The ramifications of Cronje’s decision-making on that fateful day are still being felt today, while those England players involved in one of cricket’s most shameful days feel similarly cheated.

Mike Atherton wrote in his 2002 autobiography that, even without knowing the real motivation behind Cronje’s decision, he felt “completely flat” when the winning runs were struck.

Hussain too, has said that he remains unsure as to which passages of play on that final day were genuine and which were contrived. “I don’t know which bits of that match were for real,” the then captain admitted. “I don’t know which runs were freebie runs and nothing annoys me more than that. You should have to earn runs and wins in Test cricket and it is that which sits badly with me.”

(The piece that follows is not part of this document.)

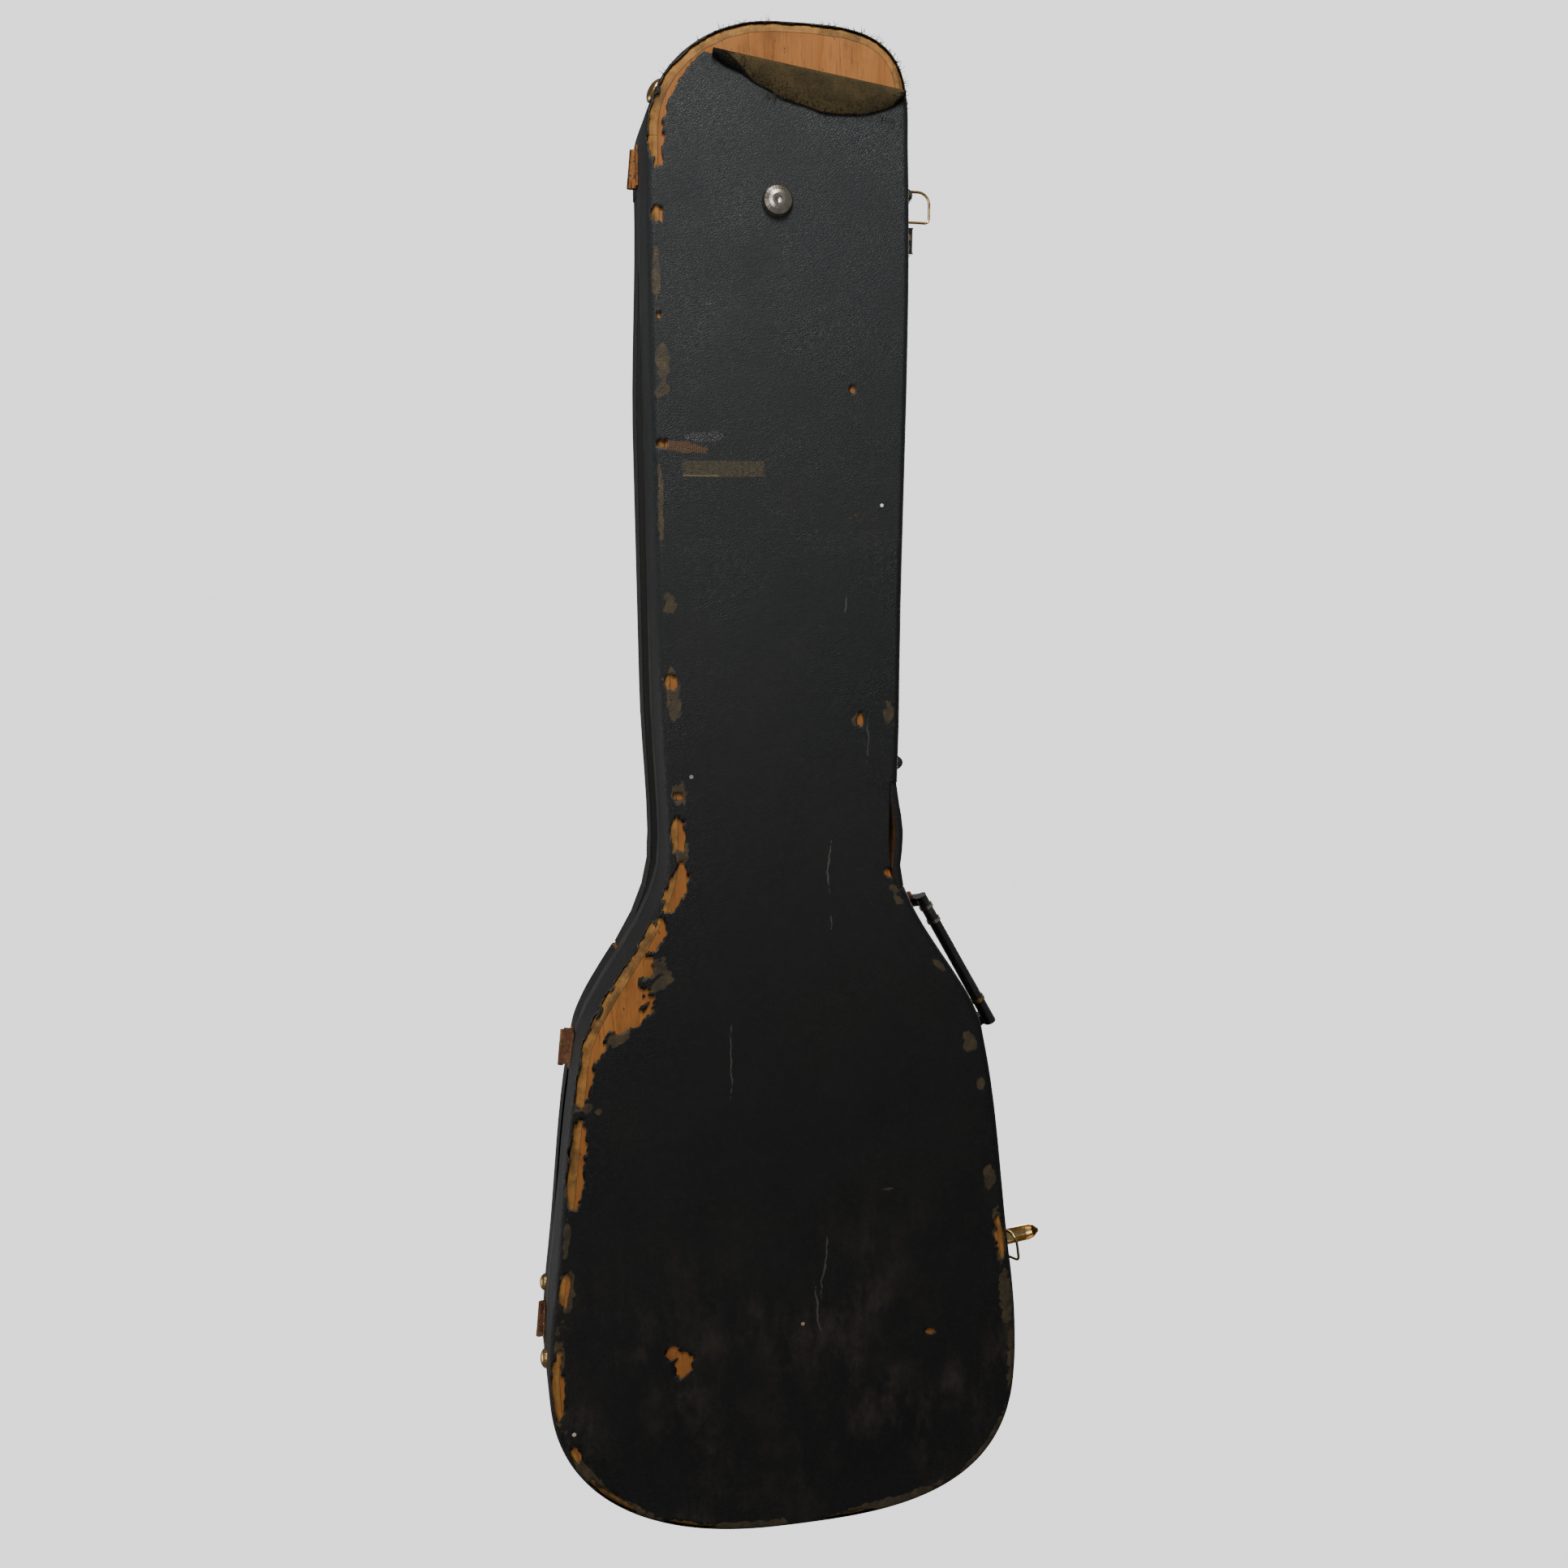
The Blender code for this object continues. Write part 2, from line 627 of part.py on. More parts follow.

Adams, meanwhile, still struggles to believe the world Cronje had been drawn into. “Who would have thought that Hansie Cronje, who looked to be the cleanest, most forward-thinking cricket captain, would be in the situation he got himself in?” he says. “Nobody in that dressing room would have contemplated thinking that.”

Cronje would die in a plane crash in June 2002, by which time the result of the Centurion Test had long since faded into insignificance.

However, with England looking to complete a famous 3-0 series win at the same ground starting tomorrow, the light will doubtless again be shone on one of Test cricket’s darkest days.